→ RAW DATA:
..........
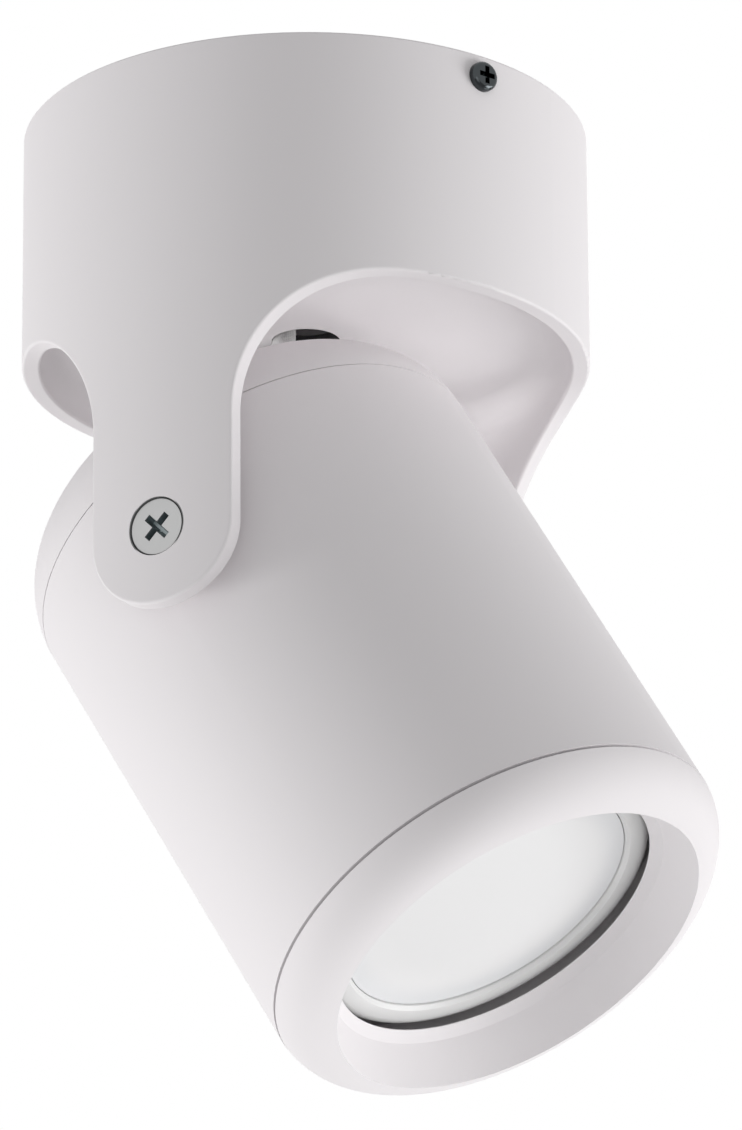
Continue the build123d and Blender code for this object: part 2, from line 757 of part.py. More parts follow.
# Screws up through the strap into the holder, and down through its feet into the cap
holder_screw = screw(m3_radius, holder_screw_length, m3_head_radius, m3_head_height, m3_slot)
with BuildPart() as holder_screws:
    for side in sides:
        head_seat = head_point(side * holder_screw_offset, 0, holder_rear - strap_thickness)
        with Locations(Plane(origin=head_seat, x_dir=head_side, z_dir=-head_axis)):
            add(holder_screw)
save(holder_screws, "holder_screws")

strap_screw = screw(m3_radius, strap_screw_length, m3_head_radius, m3_head_height, m3_slot)
with BuildPart() as strap_screws:
    for side in sides:
        with Locations(head_spot(side * strap_boss_offset, 0, strap_boss_top + strap_thickness)):
            add(strap_screw)
save(strap_screws, "strap_screws")

# The head's own earth point stands on the cap, with its lug pointing at the bundle
earth_seat = head_point(0, earth_boss_offset, earth_boss_top)
with BuildPart() as head_earth_lug:
    with Locations(Plane(origin=earth_seat, x_dir=(0, -1, 0), z_dir=head_axis)):
        add(ring_lug)
save(head_earth_lug, "head_earth_lug")

head_earth_screw_body = screw(
    earth_screw_radius, boss_hole_depth, earth_screw_head_radius, earth_screw_head_height, m3_slot
)
with BuildPart() as head_earth_screw:
    with Locations(head_spot(0, earth_boss_offset, earth_boss_top + lug_thickness)):
        add(head_earth_screw_body)
save(head_earth_screw, "head_earth_screw")

# ---------------------------------------------------------------- lamp

with BuildPart() as lamp_base:
    with BuildSketch(head_plane(lamp_base_rear)):
        Circle(lamp_base_radius)
    extrude(amount=lamp_base_length)
    fillet(lamp_base.faces().sort_by(head_line)[0].edges(), 1.0)
    with BuildSketch(head_plane(lamp_throat)):
        Circle(lamp_throat_radius - lamp_wall - 2)
    extrude(amount=lamp_base_spigot)
    with BuildSketch(head_plane(lamp_base_rear)):
        with PolarLocations(pin_offset, 2, start_angle=pin_turns[0]):
            Circle(pin_neck_radius)
    extrude(amount=pin_head_length, mode=Mode.SUBTRACT)
save(lamp_base, "lamp_base")

with BuildPart() as lamp_pins:
    with BuildSketch(head_plane(pin_tip)):
        with PolarLocations(pin_offset, 2, start_angle=pin_turns[0]):
            Circle(pin_head_radius)
    extrude(amount=pin_head_length)
    fillet(lamp_pins.faces().group_by(head_line)[0].edges(), 0.5)
    with BuildSketch(head_plane(pin_tip + pin_head_length)):
        with PolarLocations(pin_offset, 2, start_angle=pin_turns[0]):
            Circle(pin_neck_radius)
    extrude(amount=lamp_base_rear - pin_tip)
save(lamp_pins, "lamp_pins")

with BuildPart() as lamp_shell:
    with BuildSketch(head_section) as shell_profile:
        rim_start = lamp_face - lamp_rim_height
        web_rear = lamp_web_face - web_thickness
        with BuildLine():
            RadiusArc((lamp_throat_radius, lamp_throat), (lamp_radius, rim_start), lamp_flare_round)
            Polyline(
                (lamp_radius, rim_start),
                (lamp_radius, lamp_face),
                (lens_radius + lens_gap + lamp_rim_chamfer, lamp_face),
                (lens_radius + lens_gap, lamp_face - lamp_rim_chamfer),
                (lens_radius + lens_gap, lens_rear),
                (lens_radius - lens_ledge, lens_rear),
                (lens_radius - lens_ledge, lamp_web_face),
                (0, lamp_web_face),
                (0, web_rear),
                (lens_radius - lens_ledge - lamp_wall, web_rear),
                (lamp_throat_radius - lamp_wall, lamp_throat + lamp_base_spigot),
                (lamp_throat_radius - lamp_wall - 2, lamp_throat + lamp_base_spigot),
                (lamp_throat_radius - lamp_wall - 2, lamp_throat),
                (lamp_throat_radius, lamp_throat),
            )
        make_face()
        rim_corner = shell_profile.vertices().group_by(Axis.Y)[-1].sort_by(Axis.X)[-1]
        fillet(rim_corner, lamp_rim_round)
    revolve(axis=head_line)
save(lamp_shell, "lamp_shell")

with BuildPart() as lamp_lens:
    with BuildSketch(head_plane(lens_rear)):
        Circle(lens_radius)
    extrude(amount=lens_thickness)
save(lamp_lens, "lamp_lens")

with BuildPart() as led_board:
    with BuildSketch(head_plane(lamp_web_face)):
        Circle(lens_radius - lens_ledge - led_board_gap)
    extrude(amount=led_board_thickness)
save(led_board, "led_board")

with BuildPart() as driver_board:
    with BuildSketch(head_plane(lamp_throat + lamp_base_spigot)):
        Rectangle(driver_width, driver_thickness)
    extrude(amount=driver_length)
save(driver_board, "driver_board")

# ---------------------------------------------------------------- front ring and its seal

with BuildPart() as front_ring:
    with BuildSketch(head_section):
        shoulder_radius = ring_round_radius + sqrt(ring_round**2 - (ring_shoulder - ring_round_place) ** 2)
        mouth_place = ring_round_place + sqrt(ring_round**2 - (mouth_radius - ring_round_radius) ** 2)
        diagonal = ring_round * sqrt(0.5)
        lip_rear = aperture_place - lip_thickness
        with BuildLine():
            ThreePointArc(
                (shoulder_radius, ring_shoulder),
                (ring_round_radius + diagonal, ring_round_place + diagonal),
                (mouth_radius, mouth_place),
            )
            Polyline(
                (mouth_radius, mouth_place),
                (aperture_radius + band_width, aperture_place + band_rise),
                (aperture_radius, aperture_place),
                (aperture_radius, aperture_place - aperture_land),
                (spigot_inner_radius - ring_hollow_chamfer, lip_rear),
                (spigot_inner_radius, lip_rear - ring_hollow_chamfer),
                (spigot_inner_radius, spigot_end),
                (spigot_radius, spigot_end),
                (spigot_radius, seal_groove_start),
                (seal_groove_radius, seal_groove_start),
                (seal_groove_radius, ring_shoulder),
                (shoulder_radius, ring_shoulder),
            )
        make_face()
    revolve(axis=head_line)
save(front_ring, "front_ring")

with BuildPart() as ring_seal:
    with BuildSketch(head_section):
        with Locations((seal_ring_radius, seal_place)):
            Circle(seal_radius)
    revolve(axis=head_line)
save(ring_seal, "ring_seal")

# ---------------------------------------------------------------- leads


def bend_round(before, corner, after, limit):
    """Gives the radius of the arc that fits at a corner of a route, up to the limit."""
    turn = (corner - before).get_angle(after - corner)
    run = min((corner - before).length, (after - corner).length)
    return min(0.45 * run / tan(radians(turn) / 2), limit)


def beside(before, corner, after, shift):
    """Gives the corner of a route that runs beside another one, as seen along Y."""
    runs = [Vector(run.X, 0, run.Z).normalized() for run in (corner - before, after - corner)]
    first, second = [run.cross(Vector(0, 1, 0)) for run in runs]
    return corner + (first + second) * (shift / (1 + first.dot(second)))


def bundle_route(shift, y, top, end):
    """Gives one lead's corners in the bundle, from height top in the base to s = end in the head."""
    first = Vector(*sleeve_place, top)
    lower = Vector(*sleeve_place, floor_underside - lower_bend_drop)
    behind = pivot + head_axis * (cap_face - cap_approach)
    last = pivot + head_axis * end
    corners = [
        first + Vector(shift, 0, 0),
        beside(first, lower, behind, shift),
        beside(lower, behind, last, shift),
        last + head_side * shift,
    ]
    return [corner + Vector(0, y, 0) for corner in corners]


def bundle_rounds(shift):
    """Gives the radii of the bundle's two bends, with every lead's arcs about the same centres."""
    return [lower_bend_round + shift, cap_bend_round - shift]


def save_wire(name, points, rounds, radius, bore=0.0):
    """Sweeps a round wire along runs and tangent arcs, and writes it as a piece."""
    runs = sum((after - before).length for before, after in zip(points, points[1:]))
    print(f"{name}: bend radii {[round(value, 2) for value in rounds]} mm, runs {runs:.1f} mm")
    with BuildLine() as route:
        FilletPolyline(*points, radius=rounds)
    path = route.wires()[0]
    with BuildPart() as wire:
        with BuildSketch(Plane(origin=path @ 0, z_dir=path % 0)):
            Circle(radius)
            if bore:
                Circle(bore, mode=Mode.SUBTRACT)
        sweep(path=path)
    save(wire, name)


def fitted(points, limit):
    """Gives the radii of the arcs that fit at every corner of a route."""
    return [bend_round(*corner, limit) for corner in zip(points, points[1:], points[2:])]


pair_shift = bundle_radius * cos(radians(30))
pair_y = -bundle_radius * sin(radians(30))
clamp_entry = block_front + clamp_inset + clamp_bore_depth - screw_tip_margin
clamp_turn = block_front - clamp_turn_gap
stem_end = cavity_floor - contact_stem_length - screw_tip_margin


def power_lead(name, pole_x, shift, pin_y):
    """Makes a live or neutral lead, from its clamp to the stem of its contact."""
    points = [Vector(pole_x, y, clamp_height) for y in (clamp_entry, clamp_turn)]
    points += bundle_route(shift, pair_y, bundle_top, bundle_end)
    points += [head_point(0, pin_y, bundle_end + fan_length), head_point(0, pin_y, stem_end)]
    rounds = fitted(points, lead_bend_limit)
    rounds[2:4] = bundle_rounds(shift)
    save_wire(name, points, rounds, lead_radius)


power_lead("live_lead", -pole_pitch, -pair_shift, -pin_offset)
power_lead("neutral_lead", pole_pitch, pair_shift, pin_offset)

# The earth lead and the jumper share the middle clamp
earth_lane = clamp_bore_radius / 2
lug_axis = earth_boss_top + lug_barrel_radius
lug_stop = earth_boss_offset - lug_barrel_start - screw_tip_margin
earth_points = [Vector(-earth_lane, y, clamp_height) for y in (clamp_entry, clamp_turn)]
earth_points += bundle_route(0, bundle_radius, bundle_top, lug_axis)
earth_points += [head_point(0, lug_stop, lug_axis)]
earth_rounds = fitted(earth_points, earth_bend_limit)
earth_rounds[2:4] = bundle_rounds(0)
save_wire("earth_lead", earth_points, earth_rounds, lead_radius)

jumper_x, jumper_y = earth_screw_place
jumper_height = bracket_underside - lug_barrel_radius
jumper_start = jumper_y + lug_barrel_start + screw_tip_margin
jumper_points = [
    Vector(jumper_x, jumper_start, jumper_height),
    Vector(jumper_x, jumper_start + jumper_run, jumper_height),
    Vector(earth_lane, block_front - jumper_turn_gap, clamp_height),
    Vector(earth_lane, clamp_entry, clamp_height),
]
save_wire("earth_jumper", jumper_points, fitted(jumper_points, lead_bend_limit), lead_radius)

sleeve_points = bundle_route(0, 0, sleeve_top, sleeve_end)
save_wire("lead_sleeve", sleeve_points, bundle_rounds(0), sleeve_radius, sleeve_bore_radius)
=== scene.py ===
"""A white surface mounted ceiling spotlight: finishes, wiring, studio light and camera.

Metres, in the frame of the solids: +Z is up, the origin is on the ceiling above the drum's axis.
Places are written in millimetres, as mm(...), and along the head as head_point(...).
"""

from math import cos, pi, radians, sin

import bmesh
import bpy
from mathutils import Matrix, Vector


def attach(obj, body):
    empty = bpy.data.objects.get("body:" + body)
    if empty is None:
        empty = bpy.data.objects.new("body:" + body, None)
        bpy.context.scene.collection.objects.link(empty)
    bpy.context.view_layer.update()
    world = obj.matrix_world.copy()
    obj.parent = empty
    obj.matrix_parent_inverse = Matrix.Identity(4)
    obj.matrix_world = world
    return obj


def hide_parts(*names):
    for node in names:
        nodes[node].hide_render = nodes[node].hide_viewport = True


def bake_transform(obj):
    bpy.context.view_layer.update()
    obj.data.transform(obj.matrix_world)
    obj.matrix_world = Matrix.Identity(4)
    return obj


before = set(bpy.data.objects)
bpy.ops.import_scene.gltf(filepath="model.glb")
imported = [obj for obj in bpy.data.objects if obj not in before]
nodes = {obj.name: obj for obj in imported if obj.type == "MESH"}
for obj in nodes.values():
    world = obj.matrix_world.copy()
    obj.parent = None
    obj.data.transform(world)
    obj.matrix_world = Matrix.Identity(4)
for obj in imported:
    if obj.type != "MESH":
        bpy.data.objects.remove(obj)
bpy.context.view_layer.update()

# ---------------------------------------------------------------- the frame's places

MM = 0.001
PIVOT = Vector((0, 0, -70.4)) * MM
TILT = radians(31)   # of the head, from straight down
HEAD_AXIS = Vector((sin(TILT), 0, -cos(TILT)))
HEAD_SIDE = Vector((cos(TILT), 0, sin(TILT)))
TILT_AXIS = Vector((0, 1, 0))
SIDE_SCREW_TURN = radians(-21.6)   # about +Z from +X
SIDE_SCREW_AXIS = Vector((cos(SIDE_SCREW_TURN), sin(SIDE_SCREW_TURN), 0))
SIDE_SCREW_ORIGIN = Vector((0, 0, -3.4)) * MM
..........
→ EXERCISE AIM:
Every line that holds the word "names" should be extracted.

→ TASK RESULT:
def hide_parts(*names):
    for node in names:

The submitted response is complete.